As of July 2013, more than 170 million debris smaller than 1 cm (0.4 in), about 670,000 debris 1–10 cm, and around 29,000 larger debris were estimated to be in orbit. Collisions with debris have become a hazard to spacecraft; they cause damage akin to sandblasting, especially to solar panels and optics like telescopes or star trackers that cannot be covered with a ballistic Whipple shield unless it is transparent.

ISRO relies on a slew of methods to safeguard its assets in space. The agency is a member of Inter-Agency Debris Coordination Committee (IADC), which makes global efforts to reduce man-made and natural space debris.

The primary objective of IADC is to exchange information on space debris among member space agencies, to facilitate opportunities for cooperation in space debris research and identify debris mitigation options.

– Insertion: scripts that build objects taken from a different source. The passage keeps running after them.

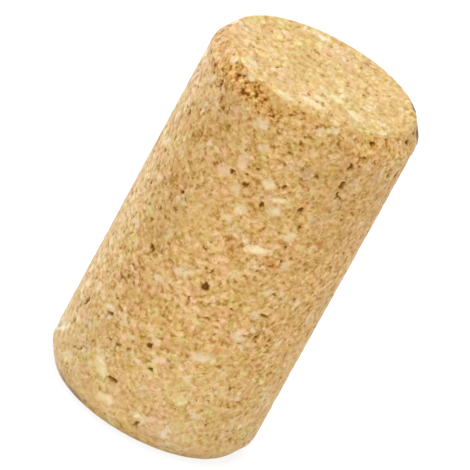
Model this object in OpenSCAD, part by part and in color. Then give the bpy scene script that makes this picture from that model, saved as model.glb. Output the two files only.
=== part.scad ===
// Agglomerated cork stopper: a straight cylinder ground from pressed cork
// granules, with a chamfer at both ends, so that either end goes in first.
// It stands on its lower end, which lies at z = 0 with its middle at the origin.

/* [Body] */
// Diameter of the straight wall
cork_d = 22; // [18:0.5:30]
// Height from one end face to the other
cork_h = 38.4; // [24:0.2:60]

/* [Chamfers] */
// How far a chamfer goes in from the wall
chamfer_in = 1.1; // [0.7:0.1:2]
// How far a chamfer goes along the wall
chamfer_up = 1.8; // [1:0.1:3]
// Radius that softens both edges of a chamfer
edge_r = 0.4; // [0.1:0.05:0.6]

/* [Voids] */
// Usual width of a void, where granules don't meet
void_w = 0.5; // [0.3:0.05:0.8]
// How far the middle of a void lies under the surface
void_sink = 0.08; // [0:0.01:0.15]
// Number of voids that lie by chance round the back of the wall
back_voids = 30; // [0:1:45]
// Number of voids that lie by chance in the lower end face
foot_voids = 9; // [0:1:16]
// Seed of the voids that lie by chance
void_seed = 11; // [1:1:60]

/* [Chip] */
// Angle of the lost granules round the wall
chip_angle = 188; // [0:1:359]
// Height of their middle above the lower end
chip_z = 3.1; // [2:0.1:20]
// Length of the hollow that they leave
chip_length = 5; // [2:0.1:6]
// Width of the hollow
chip_w = 0.95; // [0.6:0.05:1.6]
// Depth of the hollow
chip_deep = 0.6; // [0.2:0.05:0.8]
// How far the hollow leans from upright, towards growing angles
chip_lean = 66; // [0:1:180]

/* [Hidden] */
// Sides of the circles in a mesh of the body, and of its small hollows
$fn = 96;
hollow_fn = 24;

cork_r = cork_d / 2;
flat_r = cork_r - chamfer_in;
cork_tan = [0.83, 0.67, 0.44];

// Voids of the face side, as they lie round the wall. Each row holds the
// angle, the height as a share of the body's, the length and the width as
// multiples of void_w, and the lean from upright, towards growing angles.
face_voids = [
    [222, 0.93, 2.0, 1.1, 0],
    [210, 0.80, 1.4, 1.0, 10],
    [253, 0.77, 1.2, 0.9, 30],
    [262, 0.76, 1.4, 0.9, 60],
    [234, 0.64, 1.2, 1.0, 40],
    [234, 0.47, 2.0, 1.0, -55],
    [269, 0.47, 1.8, 1.4, 0],
    [274, 0.735, 1.2, 1.0, 0],
    [293, 0.765, 1.3, 1.0, 20],
    [297, 0.715, 1.0, 0.9, 0],
    [307, 0.86, 1.9, 1.0, 5],
    [314, 0.98, 1.0, 0.9, 0],
    [346, 0.978, 2.4, 1.1, 90],
    [358, 0.985, 2.6, 1.2, 90],
    [10, 0.985, 2.2, 1.0, 90],
    [306, 0.915, 1.5, 0.9, 10],
    [292, 0.86, 1.2, 0.8, 60],
    [306, 0.395, 2.0, 0.7, 20],
    [314, 0.39, 1.2, 0.9, 0],
    [303, 0.455, 1.2, 0.8, 70],
    [285, 0.365, 1.0, 0.8, 45],
    [265, 0.415, 1.8, 0.7, -15],
    [277, 0.395, 2.0, 0.6, 90],
    [259, 0.255, 1.2, 1.1, 0],
    [265, 0.20, 1.1, 0.9, 60],
    [250, 0.12, 2.4, 0.9, 85],
    [244, 0.205, 1.6, 0.8, 60],
    [230, 0.255, 2.0, 0.7, 85],
    [210, 0.22, 2.4, 0.8, 15],
    [272, 0.053, 1.5, 0.9, 15]
];

// Voids of the upper end face: angle, share of the flat's radius, length,
// width and turn, in the same units.
head_voids = [
    [178, 0.71, 1.4, 0.8, 80],
    [252, 0.34, 1.1, 0.7, 20],
    [28, 0.62, 1.3, 0.8, 130],
    [95, 0.50, 1.2, 0.7, 60]
];

// A turn of this angle from each chance void to the next never lines them up.
golden_turn = 137.508;
// Where the back of the wall starts and how far round it goes
back_from = -35;
back_span = 240;
// Lowest and highest chance void, as shares of the height
back_reach = [0.07, 0.94];
// Share of the flat's radius that chance voids keep within
foot_reach = 0.9;
// Least and most of a chance void's length and width, in void widths
chance_length = [0.9, 2.2];
chance_width = [0.7, 1.2];
// A hollow whose straight part would be shorter than this is a plain sphere
least_straight = 0.02;
chance = rands(0, 1, 3 * max(back_voids, foot_voids, 1), void_seed);

// A value as far between the two of a range as the share says
function between(range, share) = range[0] + (range[1] - range[0]) * share;

// Length, width and lean of a chance void
function chance_size(i) = [
    between(chance_length, chance[3 * i]),
    between(chance_width, chance[3 * i + 1]),
    180 * chance[3 * i + 2]
];

// Radius of the surface at a height, along the wall or down a chamfer
function skin_r(z) =
    let (end = min(z, cork_h - z))
    end >= chamfer_up ? cork_r : flat_r + chamfer_in * end / chamfer_up;

// Point at which the arc of edge_r meets the side from corner to far
function tangent_point(corner, far, other) =
    let (
        a = (far - corner) / norm(far - corner),
        b = (other - corner) / norm(other - corner),
        half = acos(a * b) / 2
    )
    corner + a * edge_r / tan(half);

// Middle of the arc of edge_r that softens a corner between two sides
function arc_middle(corner, far, other) =
    let (
        a = (far - corner) / norm(far - corner),
        b = (other - corner) / norm(other - corner),
        half = acos(a * b) / 2
    )
    corner + (a + b) / norm(a + b) * edge_r / sin(half);

// Half section of the body, from the axis out to the wall
module half_section() {
    // The straight outline: axis, lower face, lower chamfer, wall, and so on up
    outline = [
        [0, 0],
        [flat_r, 0],
        [cork_r, chamfer_up],
        [cork_r, cork_h - chamfer_up],
        [flat_r, cork_h],
        [0, cork_h]
    ];
    corners = [for (i = [1 : len(outline) - 2]) i];
    polygon([
        outline[0],
        for (i = corners) each [
            tangent_point(outline[i], outline[i - 1], outline[i + 1]),
            tangent_point(outline[i], outline[i + 1], outline[i - 1])
        ],
        outline[len(outline) - 1]
    ]);
    for (i = corners)
        translate(arc_middle(outline[i], outline[i - 1], outline[i + 1]))
            circle(r = edge_r);
}

// A round-ended hollow along X, or a plain sphere where it is hardly longer
// than wide. Z points out of the surface.
module hollow(length, width) {
    $fn = hollow_fn;
    straight = length - width;
    if (straight > least_straight) {
        rotate([0, 90, 0]) {
            cylinder(h = straight, d = width, center = true);
            for (end = [-1, 1])
                translate([0, 0, end * straight / 2]) sphere(d = width);
        }
    } else {
        sphere(d = width);
    }
}

// Puts its children in the wall, with their X upright before they lean and
// their Z pointing outwards, at a radius and a height
module in_wall(angle, r, z, lean) {
    rotate([0, 0, angle])
        translate([r, 0, z])
            rotate([0, 90, 0])
                rotate([0, 0, -lean])
                    children();
}

// A void in the wall or a chamfer
module wall_void(angle, share, length, width, lean) {
    z = share * cork_h;
    in_wall(angle, skin_r(z) - void_sink, z, lean)
        hollow(length * void_w, width * void_w);
}

// A void in the upper end face, sunk towards the middle of the body
module end_void(angle, share, length, width, turn) {
    rotate([0, 0, angle])
        translate([share * flat_r, 0, -void_sink])
            rotate([0, 0, turn])
                hollow(length * void_w, width * void_w);
}

// The hollow of the lost granules, low on the wall
module chip() {
    in_wall(chip_angle, cork_r - chip_deep + chip_w / 2, chip_z, chip_lean)
        hollow(chip_length, chip_w);
}

// The chance voids round the back, spread evenly up the height
module back_of_wall() {
    for (i = [0 : back_voids - 1]) {
        size = chance_size(i);
        wall_void(
            back_from + (i * golden_turn) % back_span,
            between(back_reach, (i + 0.5) / back_voids),
            size[0], size[1], size[2]
        );
    }
}

// The chance voids of the lower end face, spread evenly over its area
module foot_face() {
    mirror([0, 0, 1])
        for (i = [0 : foot_voids - 1]) {
            size = chance_size(i);
            end_void(
                i * golden_turn,
                foot_reach * sqrt((i + 0.5) / foot_voids),
                size[0], size[1], size[2]
            );
        }
}

// The voids of the upper end face
module head_face() {
    translate([0, 0, cork_h])
        for (v = head_voids)
            end_void(v[0], v[1], v[2], v[3], v[4]);
}

module stopper() {
    color(cork_tan)
        difference() {
            rotate_extrude() half_section();
            chip();
            for (v = face_voids)
                wall_void(v[0], v[1], v[2], v[3], v[4]);
            head_face();
            if (back_voids > 0) back_of_wall();
            if (foot_voids > 0) foot_face();
        }
}

stopper();
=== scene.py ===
import math

import bpy
import numpy as np
from mathutils import Euler, Matrix, Vector, noise
from mathutils.bvhtree import BVHTree


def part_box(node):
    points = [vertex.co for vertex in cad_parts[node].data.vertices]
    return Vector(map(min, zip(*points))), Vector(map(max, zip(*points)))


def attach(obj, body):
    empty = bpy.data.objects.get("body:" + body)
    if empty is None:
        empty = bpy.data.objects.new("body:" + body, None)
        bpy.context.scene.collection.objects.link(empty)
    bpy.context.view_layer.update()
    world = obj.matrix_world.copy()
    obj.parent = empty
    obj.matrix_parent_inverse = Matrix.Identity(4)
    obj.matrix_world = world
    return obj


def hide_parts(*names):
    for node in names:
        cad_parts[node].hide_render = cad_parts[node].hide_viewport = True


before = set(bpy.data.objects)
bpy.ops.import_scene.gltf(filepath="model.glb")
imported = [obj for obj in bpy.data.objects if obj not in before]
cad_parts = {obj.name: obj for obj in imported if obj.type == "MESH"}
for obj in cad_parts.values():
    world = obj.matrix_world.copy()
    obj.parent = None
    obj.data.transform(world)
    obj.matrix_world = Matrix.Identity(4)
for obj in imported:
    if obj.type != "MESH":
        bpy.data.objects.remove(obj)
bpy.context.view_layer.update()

# ---------------------------------------------------------------------------
# The stopper: a plug of pressed cork granules, cut from a rod, ground straight
# and chamfered at both ends, with nothing fixed to it. Its mesh is rings of
# points on the ground surface, sunk where the solid has a void or the chip.
# ---------------------------------------------------------------------------
MM = 0.001
CHAMFER_IN = 1.1 * MM
CHAMFER_UP = 1.8 * MM
EDGE_R = 0.4 * MM
ARC_POINTS = 9
PITCH = 0.2 * MM  # between neighbouring points of the mesh
ROW_STEP = PITCH * math.sqrt(3) / 2
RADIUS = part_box("stopper")[1].x
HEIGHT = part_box("stopper")[1].z


def softened(before, corner, after):
    """The arc that rounds a corner of the half section, as points and normals."""
    a = (before - corner).normalized()
    b = (after - corner).normalized()
    half = a.angle(b) / 2
    middle = corner + (a + b).normalized() * EDGE_R / math.sin(half)
    first = corner + a * EDGE_R / math.tan(half) - middle
    last = corner + b * EDGE_R / math.tan(half) - middle
    start = math.atan2(first.y, first.x)
    turn = math.atan2(last.y, last.x) - start
    angles = [start + turn * i / (ARC_POINTS - 1) for i in range(ARC_POINTS)]
    normals = [Vector((math.cos(t), math.sin(t))) for t in angles]
    return [middle + n * EDGE_R for n in normals], normals


def half_section():
    """Radius and height, and the normals, from the foot's centre to the head's."""
    flat = RADIUS - CHAMFER_IN
    outline = [
        Vector((0, 0)),
        Vector((flat, 0)),
        Vector((RADIUS, CHAMFER_UP)),
        Vector((RADIUS, HEIGHT - CHAMFER_UP)),
        Vector((flat, HEIGHT)),
        Vector((0, HEIGHT)),
    ]
    points = [outline[0]]
    normals = [Vector((0, -1))]
    for before, corner, after in zip(outline, outline[1:], outline[2:]):
        arc, arc_normals = softened(before, corner, after)
        points += arc
        normals += arc_normals
    points.append(outline[-1])
    normals.append(Vector((0, 1)))
    return np.array(points), np.array(normals)


def ring_stations():
    """Even stops along the half section: radius, height, normal and way gone."""
    points, normals = half_section()
    way = np.concatenate([[0], np.cumsum(np.hypot(*np.diff(points, axis=0).T))])
    stops = np.linspace(0, way[-1], round(way[-1] / ROW_STEP) + 1)
    columns = [np.interp(stops, way, c) for c in (*points.T, *normals.T)]
    return *columns, stops


def rings():
    """Points, normals, angles and ways of all rings, and where each ring starts."""
    place, normal, angle, way, starts = [], [], [], [], [0]
    for row, (r, z, nr, nz, s) in enumerate(zip(*ring_stations())):
        count = max(round(2 * math.pi * r / PITCH), 1)
        half_step = 0.5 * (row % 2)
        turn = (np.arange(count) + half_step) * 2 * math.pi / count
        ring = np.stack([np.cos(turn), np.sin(turn), np.ones(count)], axis=1)
        place.append(ring * (r, r, z))
        normal.append(ring * (nr, nr, nz))
        angle.append(turn)
        way.append(np.full(count, s))
        starts.append(starts[-1] + count)
    return *(np.concatenate(x) for x in (place, normal, angle, way)), starts


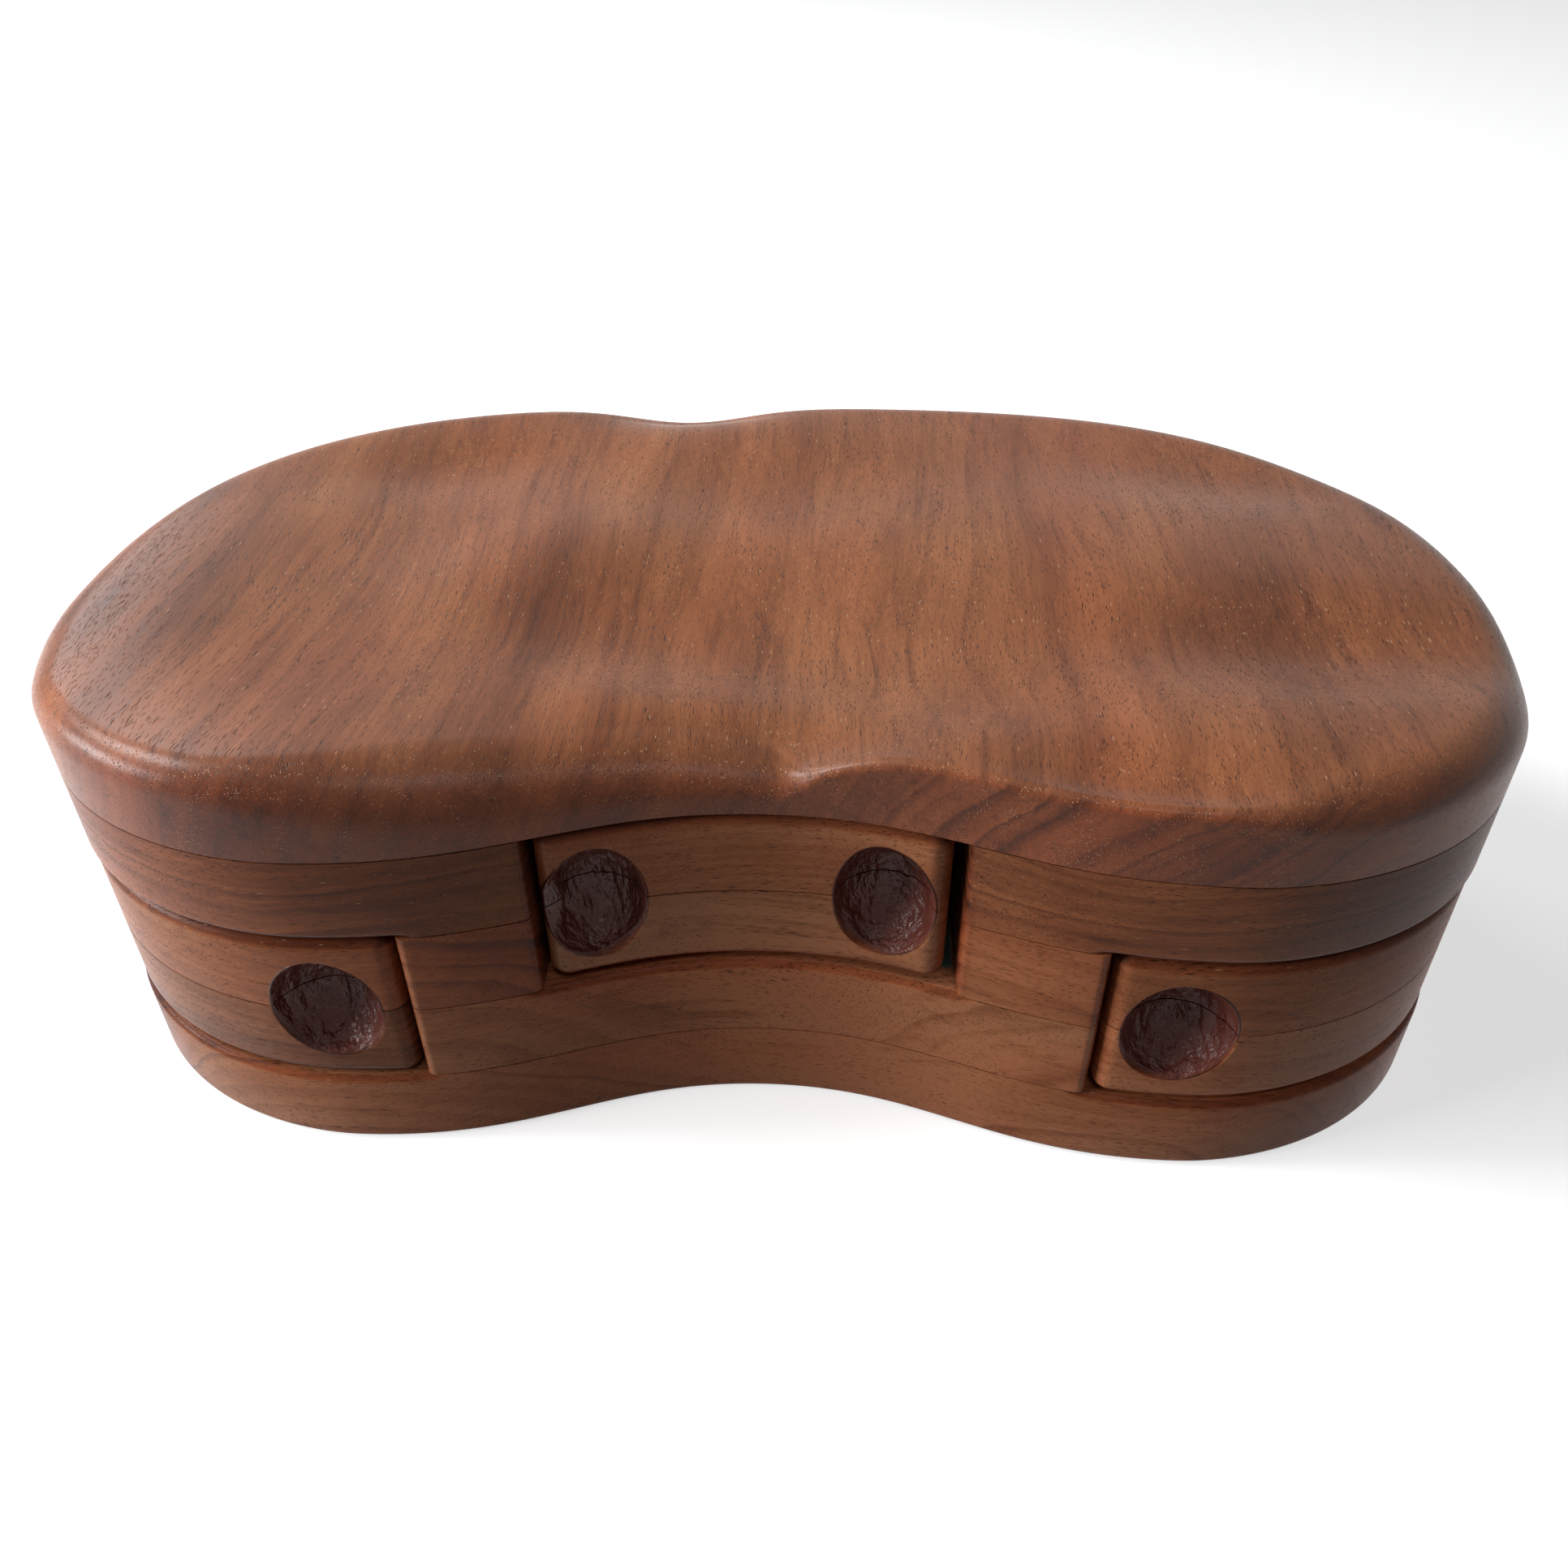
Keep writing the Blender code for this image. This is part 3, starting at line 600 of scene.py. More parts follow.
def along_well(p):
    if p.y > 0:
        return 0
    return plateau(p.x, WELL_LEFT - EDGE_RAMP, WELL_LEFT, WELL_RIGHT, WELL_RIGHT + EDGE_RAMP)


def nowhere(p):
    return 0


def everywhere(p):
    return 1


def face_height(p):
    """Height of the carved face at a point of the plan."""
    carved = 0
    for x, y, reach_x, reach_y, turn, depth in HOLLOW_SHARES:
        dx = p.x - x * HALF_LENGTH
        dy = p.y - y * HALF_DEPTH
        c = math.cos(math.radians(turn))
        s = math.sin(math.radians(turn))
        along = (c * dx + s * dy) / (reach_x * HALF_LENGTH)
        across = (c * dy - s * dx) / (reach_y * HALF_DEPTH)
        carved += depth * CARVING_DEPTH * math.exp(-HOLLOW_STEEPNESS * (along ** 2 + across ** 2))
    # the carving softly stops at the face of the uncut board
    return RIM_HEIGHT - (carved + math.sqrt(carved ** 2 + 4 * CREST_ROUNDING ** 2)) / 2


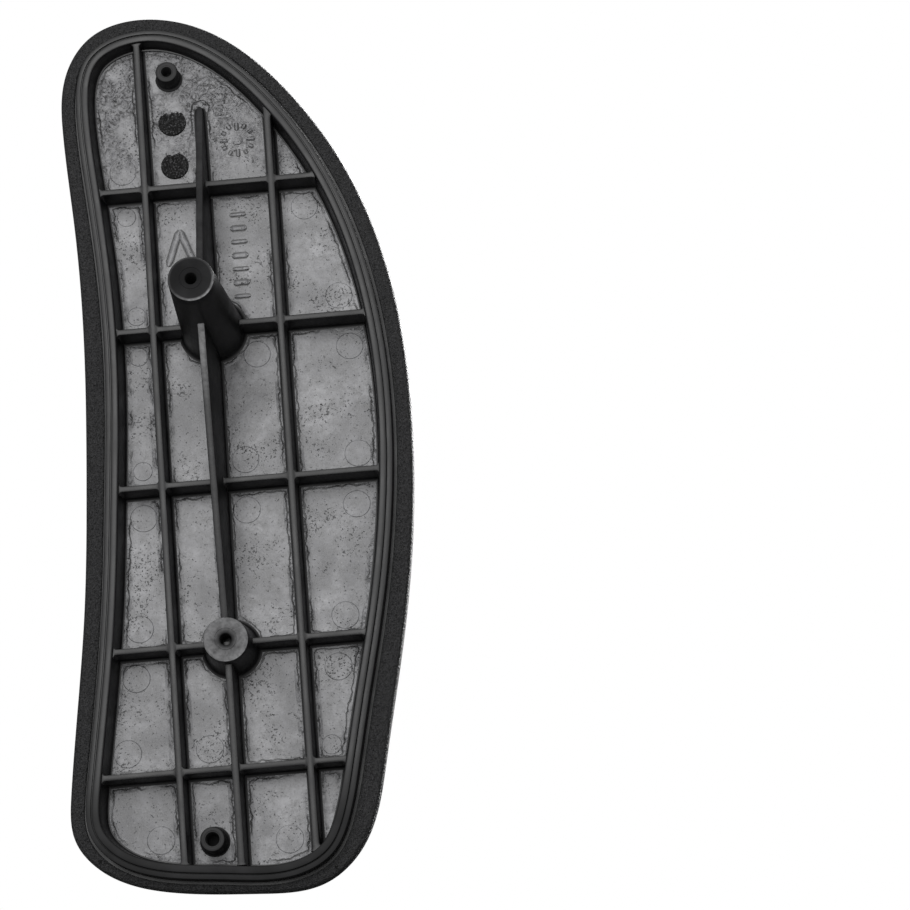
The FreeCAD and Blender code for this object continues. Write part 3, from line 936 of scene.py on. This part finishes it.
def studio():
    floor_mesh = bpy.data.meshes.new("studio_floor")
    reach = 12.0
    corners = [(-reach, -reach, 0), (reach, -reach, 0), (reach, reach, 0), (-reach, reach, 0)]
    floor_mesh.from_pydata(corners, [], [(0, 1, 2, 3)])
    floor_mesh.materials.append(plain_floor())
    floor = bpy.data.objects.new("studio_floor", floor_mesh)
    floor.location.z = STUDIO_FLOOR_Z
    bpy.context.scene.collection.objects.link(floor)

    world = bpy.data.worlds.new("Studio")
    bpy.context.scene.world = world
    world.use_nodes = True
    nodes = world.node_tree.nodes
    links = world.node_tree.links
    dim = nodes["Background"]
    dim.inputs["Color"].default_value = (1.0, 1.0, 1.0, 1.0)
    dim.inputs["Strength"].default_value = ROOM_LIGHT
    bright = nodes.new("ShaderNodeBackground")
    bright.inputs["Color"].default_value = (1.0, 1.0, 1.0, 1.0)
    seen = nodes.new("ShaderNodeLightPath")
    choose = nodes.new("ShaderNodeMixShader")
    links.new(seen.outputs["Is Camera Ray"], choose.inputs[0])
    links.new(dim.outputs[0], choose.inputs[1])
    links.new(bright.outputs[0], choose.inputs[2])
    links.new(choose.outputs[0], nodes["World Output"].inputs["Surface"])


def soft_light(name, place, aim, width, depth, radiance):
    data = bpy.data.lights.new(name, "AREA")
    data.shape = "RECTANGLE"
    data.size = width
    data.size_y = depth
    data.energy = radiance * math.pi * width * depth
    light = bpy.data.objects.new(name, data)
    light.visible_camera = False
    bpy.context.scene.collection.objects.link(light)
    point_at(light, Vector(place), Vector(aim))


def lights():
    for softbox in SOFTBOXES:
        soft_light(*softbox)


def camera():
    data = bpy.data.cameras.new("camera")
    data.lens = CAMERA_LENS
    data.sensor_width = 36.0
    data.clip_end = 100.0
    eye = bpy.data.objects.new("camera", data)
    bpy.context.scene.collection.objects.link(eye)
    point_at(eye, CAMERA_PLACE, CAMERA_AIM, CAMERA_ROLL)
    bpy.context.scene.camera = eye
    bpy.context.scene.view_settings.view_transform = "Standard"


# ---------------------------------------------------------------- everything
pad_cover()
vent_dots()
lock_plugs()
insert_wall()
insert_floor()
long_ribs()
cross_ribs()
spine()
screw_bosses()
locating_bosses()
ejector_marks()
floor_symbols()
studio()
lights()
camera()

Tapan Misra, director of Ahmedabad based Space Applications Centre
Image Courtesy: OSNet Daily

Tapan Misra, director of Ahmedabad based Space Applications Centre (SAC), said, ‘IADC alerts a respective space agency when any satellite of that space agency is in danger due to space debris’.

ISRO also banks on its sophisticated Multi-Object Tracking Radar (MOTR), operational since 2015, to track space debris. Tapan Misra said, “The state-of-the-art radar, developed at our centre, can track 10 objects simultaneously of size 30cm by 30cm at a distance of 800km. In case of objects of 50cm by 50cm size, the radar can track at a range of 1,000km.”

The SAC director Tapan Misra said, “With use of one rocket for multiple satellites, ISRO is actually helping reduce space debris”, as each rocket spent in space adds to space junk.

Tapan Misra is an Indian scientist who is an incumbent director of Space Applications Centre, Indian Space Research Organisation and Physical Research Laboratory. He also heads the Office of Innovations Management, ISRO, Bangalore. Since June 1, 2016, he is also having additional charge of Director, Physical Research Laboratory, Ahmedabad.

The Space Applications Centre (SAC) is an institution of research in Ahmedabad under the aegis of the Indian Space Research Organisation (ISRO). It is one of the major centres of ISRO that is engaged in the research, development and demonstration of applications of space technology in the field of telecommunications, remote sensing, meteorology and satellite navigation.  This includes research and development of on-board systems, ground systems and end user equipment hardware and software.

Explaining the process of rockets becoming space debris, Dr K Sivan, director of Thiruvananthapuram based Vikram Sarabhai Space Centre, said, “The fourth stage of rocket once launches a satellite into its respective orbit becomes useless. This fourth stage, which contains some propellant, could be dangerous as it could explode and add to space debris. But we ensure this stage doesn’t explode as we have fitted a mechanism whereby this stage automatically deactivates and de-pressurises itself after it places a satellite in its orbit and completes its mission.”

Dr K Sivan is an Indian scientist with the Indian Space Research Organization. He currently serves as Director, Vikram Sarabhai Space Centre, Thiruvananthapuram.

The Vikram Sarabhai Space is a major space research centre of the Indian Space Research Organisation (ISRO), focusing on rocket and space vehicles for India’s satellite programme. It is located in Thiruvananthapuram, in the Indian state of Kerala.

The centre had its beginnings as the Thumba Equatorial Rocket Launching Station (TERLS) in 1962. It was renamed in honour of Dr. Vikram Sarabhai, often regarded as the father of the Indian space program.

The Vikram Sarabhai Space Centre is one of the main research and development establishments within ISRO. VSSC is an entirely indigenous facility working on the development of sounding rockets, the Rohini and Menaka launchers, and the ASLV, PSLV, GSLV and GSLV Mk III families of launch vehicles.